**Direction**
For this exercise, return only the lines from the line containing "hide_parts(row)" through the line containing "bpy.data.objects.remove(model)", both ends included, exactly as they are.

**Record set**
——————————
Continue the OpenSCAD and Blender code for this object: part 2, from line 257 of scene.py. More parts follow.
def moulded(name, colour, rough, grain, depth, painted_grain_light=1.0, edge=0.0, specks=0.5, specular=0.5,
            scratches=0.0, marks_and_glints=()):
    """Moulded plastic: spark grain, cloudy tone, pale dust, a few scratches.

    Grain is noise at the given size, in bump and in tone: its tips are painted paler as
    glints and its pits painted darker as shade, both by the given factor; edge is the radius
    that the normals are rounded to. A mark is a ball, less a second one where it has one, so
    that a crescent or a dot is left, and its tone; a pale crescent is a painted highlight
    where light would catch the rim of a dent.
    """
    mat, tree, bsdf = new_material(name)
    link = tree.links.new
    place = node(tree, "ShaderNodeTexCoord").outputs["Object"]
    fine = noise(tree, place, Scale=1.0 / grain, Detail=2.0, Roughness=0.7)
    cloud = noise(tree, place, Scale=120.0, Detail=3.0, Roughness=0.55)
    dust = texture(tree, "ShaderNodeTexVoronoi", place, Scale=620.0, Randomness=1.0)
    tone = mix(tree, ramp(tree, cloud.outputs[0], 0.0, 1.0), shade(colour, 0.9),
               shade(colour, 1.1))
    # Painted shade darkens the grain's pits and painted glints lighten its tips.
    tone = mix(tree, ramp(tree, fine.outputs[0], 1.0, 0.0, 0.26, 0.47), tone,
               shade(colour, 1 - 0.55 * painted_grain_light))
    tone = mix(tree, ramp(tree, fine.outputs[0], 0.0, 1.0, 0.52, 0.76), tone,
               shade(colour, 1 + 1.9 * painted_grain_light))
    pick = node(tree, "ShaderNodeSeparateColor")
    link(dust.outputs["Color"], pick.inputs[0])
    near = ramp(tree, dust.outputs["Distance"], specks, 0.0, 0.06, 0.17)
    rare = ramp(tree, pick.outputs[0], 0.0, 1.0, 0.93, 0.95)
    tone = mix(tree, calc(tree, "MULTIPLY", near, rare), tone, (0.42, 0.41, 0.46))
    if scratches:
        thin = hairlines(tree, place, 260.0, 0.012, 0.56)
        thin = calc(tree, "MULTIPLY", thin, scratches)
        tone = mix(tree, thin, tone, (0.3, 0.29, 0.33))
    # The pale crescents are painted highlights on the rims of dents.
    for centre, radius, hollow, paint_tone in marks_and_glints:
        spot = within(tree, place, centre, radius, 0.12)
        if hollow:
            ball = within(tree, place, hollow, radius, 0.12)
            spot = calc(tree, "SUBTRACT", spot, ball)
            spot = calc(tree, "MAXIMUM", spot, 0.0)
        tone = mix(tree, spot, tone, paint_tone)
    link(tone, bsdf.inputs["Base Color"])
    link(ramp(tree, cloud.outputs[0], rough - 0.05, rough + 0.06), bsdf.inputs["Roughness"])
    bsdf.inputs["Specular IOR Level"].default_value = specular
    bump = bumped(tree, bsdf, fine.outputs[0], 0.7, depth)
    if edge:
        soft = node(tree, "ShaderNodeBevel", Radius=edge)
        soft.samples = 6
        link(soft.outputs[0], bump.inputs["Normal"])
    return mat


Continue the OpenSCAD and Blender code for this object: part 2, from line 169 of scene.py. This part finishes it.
——————————
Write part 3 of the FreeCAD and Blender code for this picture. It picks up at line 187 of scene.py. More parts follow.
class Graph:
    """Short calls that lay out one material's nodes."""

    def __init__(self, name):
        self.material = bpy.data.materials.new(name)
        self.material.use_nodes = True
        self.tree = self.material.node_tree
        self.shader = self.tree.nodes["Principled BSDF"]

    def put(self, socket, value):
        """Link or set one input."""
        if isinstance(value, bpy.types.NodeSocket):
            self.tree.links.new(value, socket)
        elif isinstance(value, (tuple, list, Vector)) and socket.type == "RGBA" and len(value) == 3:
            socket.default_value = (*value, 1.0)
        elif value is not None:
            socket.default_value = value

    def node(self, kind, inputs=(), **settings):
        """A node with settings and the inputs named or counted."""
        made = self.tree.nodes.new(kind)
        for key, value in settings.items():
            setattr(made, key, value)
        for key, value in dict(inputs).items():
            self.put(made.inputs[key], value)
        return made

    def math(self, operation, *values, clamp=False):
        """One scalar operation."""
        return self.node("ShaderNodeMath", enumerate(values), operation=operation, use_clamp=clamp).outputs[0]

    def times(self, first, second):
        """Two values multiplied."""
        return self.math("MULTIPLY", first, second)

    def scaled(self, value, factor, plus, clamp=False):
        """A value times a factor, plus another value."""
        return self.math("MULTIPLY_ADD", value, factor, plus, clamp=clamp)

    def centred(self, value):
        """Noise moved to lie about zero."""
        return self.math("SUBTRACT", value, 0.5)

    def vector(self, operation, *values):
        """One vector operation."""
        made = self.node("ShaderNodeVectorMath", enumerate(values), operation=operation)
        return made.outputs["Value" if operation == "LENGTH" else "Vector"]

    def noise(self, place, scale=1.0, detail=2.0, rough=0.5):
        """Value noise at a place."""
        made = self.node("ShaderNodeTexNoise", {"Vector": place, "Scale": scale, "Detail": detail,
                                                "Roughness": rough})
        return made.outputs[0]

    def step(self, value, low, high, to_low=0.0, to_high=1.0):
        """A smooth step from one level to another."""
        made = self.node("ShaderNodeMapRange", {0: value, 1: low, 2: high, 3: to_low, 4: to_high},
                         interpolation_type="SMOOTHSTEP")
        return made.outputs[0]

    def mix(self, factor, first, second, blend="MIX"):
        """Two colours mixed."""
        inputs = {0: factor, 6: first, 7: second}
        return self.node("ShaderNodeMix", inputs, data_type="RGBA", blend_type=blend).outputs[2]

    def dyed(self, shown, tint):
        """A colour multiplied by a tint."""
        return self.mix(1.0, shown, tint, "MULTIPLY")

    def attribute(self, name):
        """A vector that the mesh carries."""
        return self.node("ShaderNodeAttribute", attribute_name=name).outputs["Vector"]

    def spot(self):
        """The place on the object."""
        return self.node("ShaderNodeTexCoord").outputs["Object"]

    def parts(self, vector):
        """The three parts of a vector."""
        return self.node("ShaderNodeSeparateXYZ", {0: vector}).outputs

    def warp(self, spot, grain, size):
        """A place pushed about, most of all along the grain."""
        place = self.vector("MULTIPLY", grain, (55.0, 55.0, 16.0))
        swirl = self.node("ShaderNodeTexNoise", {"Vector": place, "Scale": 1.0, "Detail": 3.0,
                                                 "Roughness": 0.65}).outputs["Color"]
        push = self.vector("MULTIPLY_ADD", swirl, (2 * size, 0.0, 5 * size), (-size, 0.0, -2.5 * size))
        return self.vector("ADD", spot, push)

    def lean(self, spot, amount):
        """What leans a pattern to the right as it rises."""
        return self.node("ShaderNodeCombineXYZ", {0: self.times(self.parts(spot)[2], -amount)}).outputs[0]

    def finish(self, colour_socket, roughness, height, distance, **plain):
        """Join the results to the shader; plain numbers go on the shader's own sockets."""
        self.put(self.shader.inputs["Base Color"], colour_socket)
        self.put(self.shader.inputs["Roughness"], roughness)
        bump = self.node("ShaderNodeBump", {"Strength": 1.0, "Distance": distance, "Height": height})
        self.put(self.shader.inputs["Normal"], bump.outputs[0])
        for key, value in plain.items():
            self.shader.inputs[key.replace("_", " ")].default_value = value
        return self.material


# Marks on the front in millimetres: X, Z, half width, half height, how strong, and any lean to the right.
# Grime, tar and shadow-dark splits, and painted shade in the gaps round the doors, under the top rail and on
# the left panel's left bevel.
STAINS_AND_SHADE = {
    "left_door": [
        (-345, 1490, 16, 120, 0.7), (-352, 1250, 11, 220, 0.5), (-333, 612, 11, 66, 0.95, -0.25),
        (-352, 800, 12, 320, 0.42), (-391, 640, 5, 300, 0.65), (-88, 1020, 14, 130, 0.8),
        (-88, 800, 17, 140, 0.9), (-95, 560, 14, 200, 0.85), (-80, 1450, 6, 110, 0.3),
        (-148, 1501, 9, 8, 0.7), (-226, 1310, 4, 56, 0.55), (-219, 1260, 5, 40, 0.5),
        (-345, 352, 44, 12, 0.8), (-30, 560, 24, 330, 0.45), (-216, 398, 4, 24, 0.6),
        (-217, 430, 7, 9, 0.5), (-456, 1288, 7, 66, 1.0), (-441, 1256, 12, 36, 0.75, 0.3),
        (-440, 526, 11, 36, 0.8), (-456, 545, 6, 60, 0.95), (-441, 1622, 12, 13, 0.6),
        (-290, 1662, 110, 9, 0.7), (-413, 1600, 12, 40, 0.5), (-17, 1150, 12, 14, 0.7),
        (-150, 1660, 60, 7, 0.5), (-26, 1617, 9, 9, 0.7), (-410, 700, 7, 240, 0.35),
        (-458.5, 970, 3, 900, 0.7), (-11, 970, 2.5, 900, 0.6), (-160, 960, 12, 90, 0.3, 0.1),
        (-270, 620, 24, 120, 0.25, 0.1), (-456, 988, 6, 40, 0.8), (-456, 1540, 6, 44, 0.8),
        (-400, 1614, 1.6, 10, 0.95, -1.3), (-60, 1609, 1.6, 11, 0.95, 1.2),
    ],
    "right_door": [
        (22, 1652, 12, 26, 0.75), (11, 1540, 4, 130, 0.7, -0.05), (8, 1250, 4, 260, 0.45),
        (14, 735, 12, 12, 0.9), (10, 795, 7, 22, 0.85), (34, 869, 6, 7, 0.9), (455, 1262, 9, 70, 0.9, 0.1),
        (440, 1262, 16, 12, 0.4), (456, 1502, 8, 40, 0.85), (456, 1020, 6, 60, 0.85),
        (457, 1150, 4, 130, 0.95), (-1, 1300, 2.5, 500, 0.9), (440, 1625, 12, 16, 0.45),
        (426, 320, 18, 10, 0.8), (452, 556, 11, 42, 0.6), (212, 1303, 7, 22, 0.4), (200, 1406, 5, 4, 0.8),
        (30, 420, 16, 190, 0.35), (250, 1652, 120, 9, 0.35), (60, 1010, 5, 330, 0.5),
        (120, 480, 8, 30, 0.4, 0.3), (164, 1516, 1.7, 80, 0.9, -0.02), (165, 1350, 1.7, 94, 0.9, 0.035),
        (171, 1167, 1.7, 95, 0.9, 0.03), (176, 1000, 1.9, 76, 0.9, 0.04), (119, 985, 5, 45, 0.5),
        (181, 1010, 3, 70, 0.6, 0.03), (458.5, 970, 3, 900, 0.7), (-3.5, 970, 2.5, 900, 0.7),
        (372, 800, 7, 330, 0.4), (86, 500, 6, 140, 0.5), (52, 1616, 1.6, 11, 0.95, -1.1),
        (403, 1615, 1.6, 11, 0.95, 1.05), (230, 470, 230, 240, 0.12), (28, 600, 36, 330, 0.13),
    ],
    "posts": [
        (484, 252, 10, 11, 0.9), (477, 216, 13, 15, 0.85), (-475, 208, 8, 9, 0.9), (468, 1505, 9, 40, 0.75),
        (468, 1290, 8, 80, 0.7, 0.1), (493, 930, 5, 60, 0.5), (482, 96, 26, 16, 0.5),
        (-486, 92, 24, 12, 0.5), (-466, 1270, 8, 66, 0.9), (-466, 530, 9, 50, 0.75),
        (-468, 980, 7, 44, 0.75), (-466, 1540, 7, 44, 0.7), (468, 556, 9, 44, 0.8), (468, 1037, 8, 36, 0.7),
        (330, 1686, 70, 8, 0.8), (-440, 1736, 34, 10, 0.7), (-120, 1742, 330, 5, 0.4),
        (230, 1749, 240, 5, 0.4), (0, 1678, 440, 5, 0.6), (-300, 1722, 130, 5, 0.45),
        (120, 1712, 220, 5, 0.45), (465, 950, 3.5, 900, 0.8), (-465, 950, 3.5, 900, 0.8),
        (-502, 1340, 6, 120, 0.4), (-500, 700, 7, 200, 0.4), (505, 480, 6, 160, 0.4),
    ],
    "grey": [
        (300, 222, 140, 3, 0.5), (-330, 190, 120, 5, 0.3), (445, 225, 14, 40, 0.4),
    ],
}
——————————
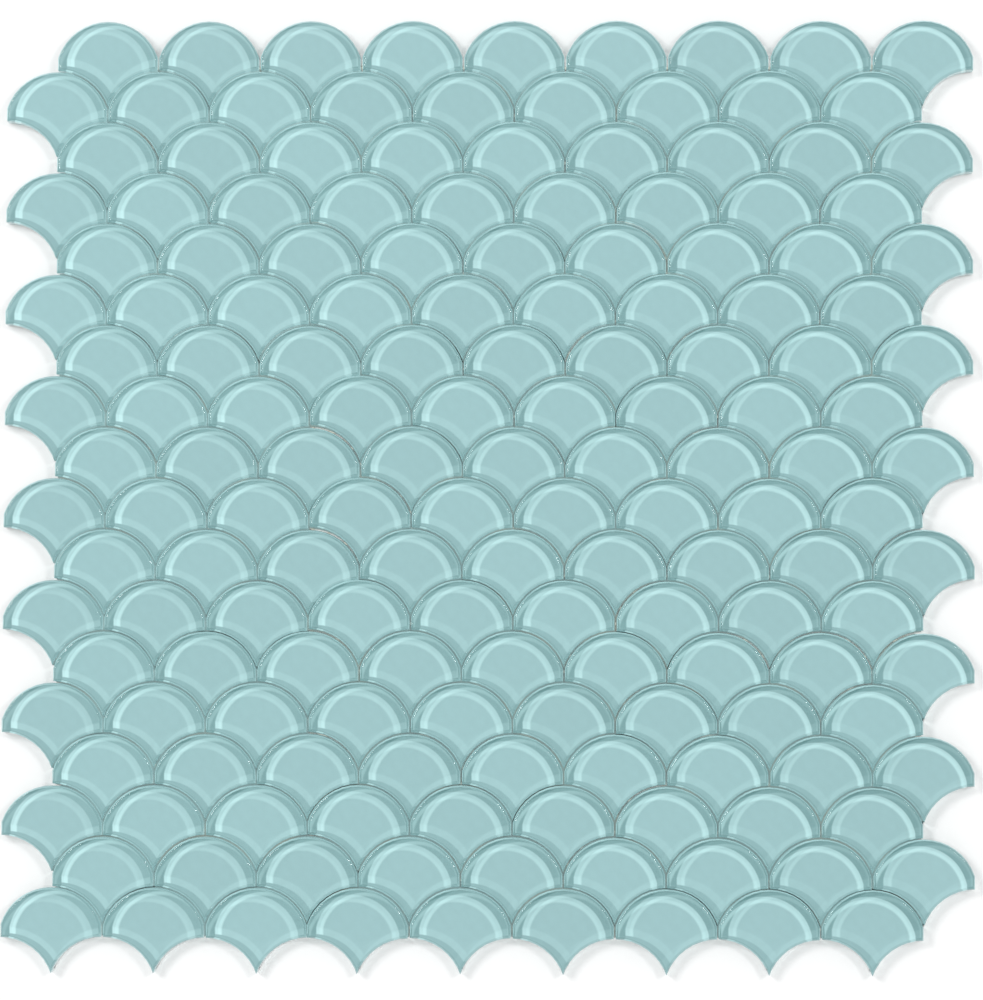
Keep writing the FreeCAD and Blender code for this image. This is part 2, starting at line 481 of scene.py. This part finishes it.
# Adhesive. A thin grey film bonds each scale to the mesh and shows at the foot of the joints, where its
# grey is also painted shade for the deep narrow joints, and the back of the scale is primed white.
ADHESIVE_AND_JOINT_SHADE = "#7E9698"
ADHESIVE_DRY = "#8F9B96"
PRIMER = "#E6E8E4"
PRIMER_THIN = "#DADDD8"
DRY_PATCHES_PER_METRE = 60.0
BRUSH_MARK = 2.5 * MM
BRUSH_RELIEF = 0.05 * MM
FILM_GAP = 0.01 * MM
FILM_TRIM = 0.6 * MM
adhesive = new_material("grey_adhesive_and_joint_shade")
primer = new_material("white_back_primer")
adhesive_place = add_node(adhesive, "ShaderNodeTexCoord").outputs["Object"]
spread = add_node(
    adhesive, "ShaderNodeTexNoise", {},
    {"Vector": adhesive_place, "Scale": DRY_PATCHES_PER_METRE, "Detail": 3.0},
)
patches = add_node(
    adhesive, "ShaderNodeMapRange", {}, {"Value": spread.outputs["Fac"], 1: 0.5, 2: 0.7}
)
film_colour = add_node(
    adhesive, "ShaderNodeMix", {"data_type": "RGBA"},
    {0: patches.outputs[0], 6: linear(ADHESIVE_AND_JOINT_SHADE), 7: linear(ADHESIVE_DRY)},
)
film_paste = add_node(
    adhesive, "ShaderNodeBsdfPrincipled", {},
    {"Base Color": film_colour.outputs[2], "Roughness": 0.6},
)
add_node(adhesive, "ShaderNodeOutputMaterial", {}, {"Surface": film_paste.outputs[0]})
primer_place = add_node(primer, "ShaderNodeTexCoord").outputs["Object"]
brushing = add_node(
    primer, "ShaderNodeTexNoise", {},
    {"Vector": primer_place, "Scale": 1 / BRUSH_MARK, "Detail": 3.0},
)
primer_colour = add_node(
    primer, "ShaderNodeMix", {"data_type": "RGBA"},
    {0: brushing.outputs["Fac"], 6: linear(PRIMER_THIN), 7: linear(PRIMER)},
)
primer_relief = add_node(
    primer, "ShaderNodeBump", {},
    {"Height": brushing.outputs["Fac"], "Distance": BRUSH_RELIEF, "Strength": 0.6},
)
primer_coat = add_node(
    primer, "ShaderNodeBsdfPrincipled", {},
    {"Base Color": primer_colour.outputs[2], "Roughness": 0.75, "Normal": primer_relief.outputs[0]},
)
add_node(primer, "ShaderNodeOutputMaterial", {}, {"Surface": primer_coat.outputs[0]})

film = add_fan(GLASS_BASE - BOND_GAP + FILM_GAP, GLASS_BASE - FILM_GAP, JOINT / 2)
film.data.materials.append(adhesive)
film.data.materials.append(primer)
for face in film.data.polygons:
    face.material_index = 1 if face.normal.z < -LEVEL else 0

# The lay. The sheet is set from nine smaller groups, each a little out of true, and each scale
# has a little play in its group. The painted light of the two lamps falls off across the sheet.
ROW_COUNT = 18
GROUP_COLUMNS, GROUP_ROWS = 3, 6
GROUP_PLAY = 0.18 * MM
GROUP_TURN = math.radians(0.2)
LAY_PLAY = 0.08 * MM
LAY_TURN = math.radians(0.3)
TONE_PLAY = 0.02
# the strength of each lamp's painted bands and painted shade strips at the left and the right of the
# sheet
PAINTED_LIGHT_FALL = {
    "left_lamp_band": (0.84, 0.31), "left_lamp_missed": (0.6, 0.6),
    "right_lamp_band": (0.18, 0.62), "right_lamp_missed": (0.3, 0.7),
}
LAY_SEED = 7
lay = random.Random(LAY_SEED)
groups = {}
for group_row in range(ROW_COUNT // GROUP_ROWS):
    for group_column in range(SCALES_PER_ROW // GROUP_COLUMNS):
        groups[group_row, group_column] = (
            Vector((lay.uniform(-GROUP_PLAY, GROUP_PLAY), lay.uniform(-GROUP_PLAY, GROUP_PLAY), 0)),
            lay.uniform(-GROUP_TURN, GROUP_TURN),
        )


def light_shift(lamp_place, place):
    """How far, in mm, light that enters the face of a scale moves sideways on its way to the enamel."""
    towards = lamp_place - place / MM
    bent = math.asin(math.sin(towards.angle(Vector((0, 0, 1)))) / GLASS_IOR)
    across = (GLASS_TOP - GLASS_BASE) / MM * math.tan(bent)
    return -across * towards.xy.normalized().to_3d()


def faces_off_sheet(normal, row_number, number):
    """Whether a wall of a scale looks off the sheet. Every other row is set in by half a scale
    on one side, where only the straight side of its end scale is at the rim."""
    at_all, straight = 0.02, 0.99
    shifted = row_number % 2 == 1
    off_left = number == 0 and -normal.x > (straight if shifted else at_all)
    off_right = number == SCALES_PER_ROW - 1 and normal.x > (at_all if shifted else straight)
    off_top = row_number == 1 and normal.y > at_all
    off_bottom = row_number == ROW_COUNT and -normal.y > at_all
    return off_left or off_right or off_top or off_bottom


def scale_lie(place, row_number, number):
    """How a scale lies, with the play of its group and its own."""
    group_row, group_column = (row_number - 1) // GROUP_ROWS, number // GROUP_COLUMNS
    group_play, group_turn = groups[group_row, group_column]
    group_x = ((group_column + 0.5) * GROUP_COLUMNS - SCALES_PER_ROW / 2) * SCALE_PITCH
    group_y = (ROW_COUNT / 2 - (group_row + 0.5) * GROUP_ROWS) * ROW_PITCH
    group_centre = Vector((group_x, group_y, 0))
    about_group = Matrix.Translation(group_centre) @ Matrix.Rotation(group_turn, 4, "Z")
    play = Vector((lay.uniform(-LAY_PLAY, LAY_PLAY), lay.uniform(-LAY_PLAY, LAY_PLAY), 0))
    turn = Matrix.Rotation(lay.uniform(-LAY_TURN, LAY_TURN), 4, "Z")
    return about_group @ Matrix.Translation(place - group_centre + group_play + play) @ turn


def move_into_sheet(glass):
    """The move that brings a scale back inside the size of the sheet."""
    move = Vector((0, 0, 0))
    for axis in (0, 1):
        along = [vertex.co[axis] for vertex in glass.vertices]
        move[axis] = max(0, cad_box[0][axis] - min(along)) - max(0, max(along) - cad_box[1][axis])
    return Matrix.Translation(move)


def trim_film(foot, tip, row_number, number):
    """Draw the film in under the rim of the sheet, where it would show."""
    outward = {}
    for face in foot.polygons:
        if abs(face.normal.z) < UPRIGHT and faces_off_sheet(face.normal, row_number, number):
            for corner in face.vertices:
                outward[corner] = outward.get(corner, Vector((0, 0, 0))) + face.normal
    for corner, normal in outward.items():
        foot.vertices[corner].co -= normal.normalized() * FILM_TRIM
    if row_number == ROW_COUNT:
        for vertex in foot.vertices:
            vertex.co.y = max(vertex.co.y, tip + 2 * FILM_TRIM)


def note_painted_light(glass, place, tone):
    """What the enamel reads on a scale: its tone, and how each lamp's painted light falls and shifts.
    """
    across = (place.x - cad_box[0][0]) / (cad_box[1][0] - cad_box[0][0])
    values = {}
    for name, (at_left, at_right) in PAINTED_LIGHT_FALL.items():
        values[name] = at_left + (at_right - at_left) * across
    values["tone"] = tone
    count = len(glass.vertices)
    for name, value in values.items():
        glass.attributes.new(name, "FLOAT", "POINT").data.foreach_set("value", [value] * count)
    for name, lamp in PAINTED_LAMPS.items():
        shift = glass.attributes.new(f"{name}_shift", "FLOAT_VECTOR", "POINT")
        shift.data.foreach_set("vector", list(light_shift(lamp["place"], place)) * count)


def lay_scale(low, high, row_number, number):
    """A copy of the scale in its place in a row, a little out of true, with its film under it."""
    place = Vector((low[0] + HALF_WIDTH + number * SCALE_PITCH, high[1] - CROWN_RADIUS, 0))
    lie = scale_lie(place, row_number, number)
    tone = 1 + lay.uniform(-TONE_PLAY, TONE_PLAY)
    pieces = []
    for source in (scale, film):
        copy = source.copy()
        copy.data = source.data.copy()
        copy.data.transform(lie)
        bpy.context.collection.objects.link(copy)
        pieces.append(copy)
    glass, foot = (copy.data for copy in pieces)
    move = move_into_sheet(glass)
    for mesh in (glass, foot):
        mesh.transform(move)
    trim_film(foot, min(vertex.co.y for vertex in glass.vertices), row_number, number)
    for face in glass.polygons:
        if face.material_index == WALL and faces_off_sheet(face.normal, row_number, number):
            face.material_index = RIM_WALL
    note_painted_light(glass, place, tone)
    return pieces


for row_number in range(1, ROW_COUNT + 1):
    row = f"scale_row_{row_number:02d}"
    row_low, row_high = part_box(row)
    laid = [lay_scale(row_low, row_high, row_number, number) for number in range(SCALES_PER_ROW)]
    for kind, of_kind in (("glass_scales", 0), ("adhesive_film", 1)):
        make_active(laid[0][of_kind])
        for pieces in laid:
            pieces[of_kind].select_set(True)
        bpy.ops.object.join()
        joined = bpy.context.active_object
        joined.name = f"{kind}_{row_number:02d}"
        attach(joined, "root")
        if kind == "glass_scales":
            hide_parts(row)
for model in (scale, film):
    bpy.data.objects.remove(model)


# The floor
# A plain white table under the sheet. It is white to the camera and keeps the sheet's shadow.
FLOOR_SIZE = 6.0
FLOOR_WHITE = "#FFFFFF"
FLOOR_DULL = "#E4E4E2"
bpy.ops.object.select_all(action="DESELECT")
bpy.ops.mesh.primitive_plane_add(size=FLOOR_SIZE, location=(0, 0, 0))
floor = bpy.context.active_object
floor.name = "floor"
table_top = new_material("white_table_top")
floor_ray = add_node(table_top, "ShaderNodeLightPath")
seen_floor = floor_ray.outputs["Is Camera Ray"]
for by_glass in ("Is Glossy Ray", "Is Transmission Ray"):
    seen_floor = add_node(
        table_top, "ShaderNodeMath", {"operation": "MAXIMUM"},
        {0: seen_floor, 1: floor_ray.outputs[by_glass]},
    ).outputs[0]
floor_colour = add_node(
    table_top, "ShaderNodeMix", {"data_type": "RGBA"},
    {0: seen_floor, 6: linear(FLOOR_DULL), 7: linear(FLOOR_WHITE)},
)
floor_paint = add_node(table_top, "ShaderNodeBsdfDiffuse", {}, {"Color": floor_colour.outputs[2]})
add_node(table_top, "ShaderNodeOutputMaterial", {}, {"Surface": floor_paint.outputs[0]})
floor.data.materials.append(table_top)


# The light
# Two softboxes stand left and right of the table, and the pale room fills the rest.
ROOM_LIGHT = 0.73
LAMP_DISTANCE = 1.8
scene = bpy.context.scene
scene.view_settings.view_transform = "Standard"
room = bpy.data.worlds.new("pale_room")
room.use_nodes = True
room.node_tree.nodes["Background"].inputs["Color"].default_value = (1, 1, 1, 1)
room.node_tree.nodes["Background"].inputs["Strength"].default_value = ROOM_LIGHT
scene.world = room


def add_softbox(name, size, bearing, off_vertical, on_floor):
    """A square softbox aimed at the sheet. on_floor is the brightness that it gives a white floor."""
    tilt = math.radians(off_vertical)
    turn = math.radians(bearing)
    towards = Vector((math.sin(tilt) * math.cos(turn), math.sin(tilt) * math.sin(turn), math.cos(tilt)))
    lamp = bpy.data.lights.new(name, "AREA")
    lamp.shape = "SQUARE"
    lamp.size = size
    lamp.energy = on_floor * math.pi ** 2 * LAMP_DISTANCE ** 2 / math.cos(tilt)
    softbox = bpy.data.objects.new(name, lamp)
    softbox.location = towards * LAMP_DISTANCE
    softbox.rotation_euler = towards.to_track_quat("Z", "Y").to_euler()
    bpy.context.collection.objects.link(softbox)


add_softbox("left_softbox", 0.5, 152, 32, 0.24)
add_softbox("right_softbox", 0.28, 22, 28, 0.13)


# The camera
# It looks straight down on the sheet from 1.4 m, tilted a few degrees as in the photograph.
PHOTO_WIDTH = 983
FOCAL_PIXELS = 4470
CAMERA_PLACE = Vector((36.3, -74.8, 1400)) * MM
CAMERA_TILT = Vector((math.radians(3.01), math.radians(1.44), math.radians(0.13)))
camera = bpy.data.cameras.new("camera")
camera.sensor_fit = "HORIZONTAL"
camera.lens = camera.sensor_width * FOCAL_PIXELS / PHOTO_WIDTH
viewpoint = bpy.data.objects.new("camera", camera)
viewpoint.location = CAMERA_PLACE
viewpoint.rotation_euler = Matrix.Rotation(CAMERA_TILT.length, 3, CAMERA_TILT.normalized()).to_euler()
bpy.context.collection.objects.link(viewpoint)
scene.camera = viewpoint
——————————
**Task response**
            hide_parts(row)
for model in (scale, film):
    bpy.data.objects.remove(model)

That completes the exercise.